Beyond the packaging, the amount of calories you personally need each day isn’t really an exact number. It changes as we age, it changes across genders, it changes depending on the activities we engage in and the precise foods and drinks we use to take in those calories. Much like the reasoning behind walking 10,000 steps a day, the number of calories we are recommended is an estimate based as much on practicality as science. In other words, there are multiple layers of estimation occurring before you tally calories at a meal.

A wrong-headed approach to eating

There’s a psychological aspect to calorie-counting that’s worth addressing. If you look at your diet as a number of calories that you shouldn’t go over, then you tend to think of all foods as fine so long as they don’t push you over the limit. Eating only a single 2,000-calorie burrito each day may be an extreme example, but would supposedly make you healthy on a calorie-counting diet.

We eat food, not calories

Just because two foods have an equal amount of calories doesn’t mean they are equally healthy. When it comes to sugar, for example, we ingest either fructose or glucose. They’re both sugars, but our bodies react to them in very different ways, and fructose can create all sorts of trouble for you.

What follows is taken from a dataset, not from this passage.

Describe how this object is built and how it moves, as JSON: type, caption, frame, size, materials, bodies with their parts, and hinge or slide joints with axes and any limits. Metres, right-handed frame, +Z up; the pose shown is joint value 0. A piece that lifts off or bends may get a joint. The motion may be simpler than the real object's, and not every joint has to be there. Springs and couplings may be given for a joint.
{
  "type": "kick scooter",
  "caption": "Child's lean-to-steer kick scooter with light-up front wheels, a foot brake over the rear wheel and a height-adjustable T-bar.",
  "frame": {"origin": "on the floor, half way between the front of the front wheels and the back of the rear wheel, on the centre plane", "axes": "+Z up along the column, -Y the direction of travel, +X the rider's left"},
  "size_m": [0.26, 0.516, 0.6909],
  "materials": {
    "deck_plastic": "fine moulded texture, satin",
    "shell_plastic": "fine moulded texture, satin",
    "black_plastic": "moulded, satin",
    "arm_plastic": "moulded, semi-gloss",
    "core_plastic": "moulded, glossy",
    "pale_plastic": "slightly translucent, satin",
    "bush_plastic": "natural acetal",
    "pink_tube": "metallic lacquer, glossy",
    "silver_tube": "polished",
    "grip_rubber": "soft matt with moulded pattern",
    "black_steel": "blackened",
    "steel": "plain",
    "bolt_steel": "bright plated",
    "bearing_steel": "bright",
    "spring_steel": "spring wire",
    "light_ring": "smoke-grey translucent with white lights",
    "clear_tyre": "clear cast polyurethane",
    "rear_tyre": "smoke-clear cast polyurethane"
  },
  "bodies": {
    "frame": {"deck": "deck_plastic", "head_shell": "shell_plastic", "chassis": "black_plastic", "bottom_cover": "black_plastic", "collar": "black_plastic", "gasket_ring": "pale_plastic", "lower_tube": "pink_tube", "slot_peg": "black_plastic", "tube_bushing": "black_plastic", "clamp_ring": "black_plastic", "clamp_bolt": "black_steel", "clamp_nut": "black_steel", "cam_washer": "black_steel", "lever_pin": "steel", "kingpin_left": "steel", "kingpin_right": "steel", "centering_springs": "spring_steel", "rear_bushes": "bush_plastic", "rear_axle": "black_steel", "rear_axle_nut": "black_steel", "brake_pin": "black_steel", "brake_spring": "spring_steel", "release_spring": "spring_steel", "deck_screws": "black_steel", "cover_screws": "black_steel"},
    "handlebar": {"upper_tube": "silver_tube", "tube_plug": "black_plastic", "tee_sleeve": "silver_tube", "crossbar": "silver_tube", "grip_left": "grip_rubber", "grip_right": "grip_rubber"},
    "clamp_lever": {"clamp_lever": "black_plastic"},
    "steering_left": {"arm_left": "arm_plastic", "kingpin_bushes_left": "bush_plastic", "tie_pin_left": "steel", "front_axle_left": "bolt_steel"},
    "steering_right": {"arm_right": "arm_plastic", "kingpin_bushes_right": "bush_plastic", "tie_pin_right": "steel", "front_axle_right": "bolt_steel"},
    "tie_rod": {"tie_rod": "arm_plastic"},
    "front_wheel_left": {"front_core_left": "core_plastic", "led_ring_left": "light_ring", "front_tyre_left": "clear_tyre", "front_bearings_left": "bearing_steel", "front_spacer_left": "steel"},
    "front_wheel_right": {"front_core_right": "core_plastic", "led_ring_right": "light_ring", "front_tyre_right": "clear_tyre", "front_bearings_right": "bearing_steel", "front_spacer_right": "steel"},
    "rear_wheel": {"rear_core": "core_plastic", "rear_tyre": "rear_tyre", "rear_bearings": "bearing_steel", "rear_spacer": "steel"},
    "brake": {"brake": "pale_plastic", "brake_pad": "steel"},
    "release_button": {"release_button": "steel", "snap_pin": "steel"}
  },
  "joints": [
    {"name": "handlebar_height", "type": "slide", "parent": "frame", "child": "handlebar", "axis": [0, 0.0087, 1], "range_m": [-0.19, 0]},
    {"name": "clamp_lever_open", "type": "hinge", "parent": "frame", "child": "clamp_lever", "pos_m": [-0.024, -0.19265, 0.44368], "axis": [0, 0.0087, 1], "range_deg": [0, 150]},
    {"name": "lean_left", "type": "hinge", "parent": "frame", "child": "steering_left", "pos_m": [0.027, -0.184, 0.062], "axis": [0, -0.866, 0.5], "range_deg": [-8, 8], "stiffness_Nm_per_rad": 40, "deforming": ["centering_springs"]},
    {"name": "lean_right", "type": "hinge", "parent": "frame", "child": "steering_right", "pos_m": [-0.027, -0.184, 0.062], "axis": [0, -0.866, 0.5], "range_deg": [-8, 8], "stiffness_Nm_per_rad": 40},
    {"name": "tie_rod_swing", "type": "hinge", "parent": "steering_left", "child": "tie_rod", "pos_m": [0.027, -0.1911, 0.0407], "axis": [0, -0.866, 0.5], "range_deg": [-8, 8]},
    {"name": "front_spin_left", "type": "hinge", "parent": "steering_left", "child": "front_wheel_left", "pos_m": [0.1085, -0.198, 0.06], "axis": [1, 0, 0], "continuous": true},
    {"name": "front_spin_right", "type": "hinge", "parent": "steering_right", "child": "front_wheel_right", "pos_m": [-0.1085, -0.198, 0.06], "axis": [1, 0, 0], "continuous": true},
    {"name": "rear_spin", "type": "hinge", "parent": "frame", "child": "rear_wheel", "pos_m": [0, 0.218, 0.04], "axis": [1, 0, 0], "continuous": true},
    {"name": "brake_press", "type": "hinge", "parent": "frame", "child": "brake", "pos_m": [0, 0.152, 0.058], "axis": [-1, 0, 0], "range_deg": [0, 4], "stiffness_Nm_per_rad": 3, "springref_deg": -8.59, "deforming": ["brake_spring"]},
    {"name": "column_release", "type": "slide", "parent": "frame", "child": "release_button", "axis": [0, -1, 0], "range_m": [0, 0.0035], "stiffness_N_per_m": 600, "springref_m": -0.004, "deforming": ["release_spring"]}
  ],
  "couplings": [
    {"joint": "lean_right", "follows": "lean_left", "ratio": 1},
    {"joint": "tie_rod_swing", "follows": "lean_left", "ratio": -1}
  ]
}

This doesn’t apply only to sugar. Take diet soda: While the artificial sweeteners in it keep the calories at or near zero, study after study has shown a link between diet soda consumption and weight gain, not weight loss. This is because we tend to keep on craving calories when we miss out on them. Diet soda often leads to overeating and snacking. And it’s our actions after we eat calories, both in our bodies and in our lives, that matter a lot too.

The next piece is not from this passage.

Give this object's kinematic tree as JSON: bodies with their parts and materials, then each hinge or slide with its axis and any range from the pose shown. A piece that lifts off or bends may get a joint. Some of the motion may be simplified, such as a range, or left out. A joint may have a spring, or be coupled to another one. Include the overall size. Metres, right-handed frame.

Starving yourself for weight loss, for example, causes all sorts of disruptions in how your body functions. When your internal systems get out of whack, your metabolism can be slowed down, your insulin resistance can go up and the cells in your body store more energy as fat rather than using it. That’s a recipe for weight gain.

In a more positive example, protein-rich foods are great ways to help lose weight. A food like chicken is high in protein and low in calories. Protein has a high diet-induced thermogenesis, meaning it speeds up your metabolism and results in you burning calories for energy more than storing them as fat.

Beyond that, protein helps lower your appetite, keeping you satisfied and feeling satisfied for longer. This means less urge to snack and less snacking overall. Fiber can have similar results, which is why fruits and vegetables are so important (among many other reasons) to your diet. When you eat properly, counting calories isn’t necessary because your body naturally adjusts.

What to do instead of counting calories

The Olumia Life app contains a noticeable lack of calorie-counting. We talk more about ratios than giving a set caloric finish line for each day. Eating healthy isn’t about maintaining a diet and starving yourself, it’s about eating healthy. We all learned in elementary school what healthy foods are. The important thing is finding a doable way to change your eating habits to include them rather than forever denying yourself dessert.

We need lots of protein, some starch and plenty of fruits and vegetables each day to be healthy. Nutritious foods work towards reducing appetite, whereas processed, low-nutrient foods (often high in sugar) actually make us hungrier. Think of it this way: you could maybe gorge yourself on an entire large pizza, but have you ever tried eating 6 apples? Avoiding processed foods and foods loaded with sugar, but forbidding yourself from ever having them again is just setting yourself up for failure. The occasional indulgence is how you stick to healthy habits.

You don’t need a calculator to eat well so much as an awareness of the ratio you should eat, i.e., mindful eating. Olumia Life uses this approach as its Nutrition plan. In fact, not going overboard on calories is built right into the system, you need only follow the guidance and meal suggestions to be a healthy eater. The calorie-counting can go the way of the abacus.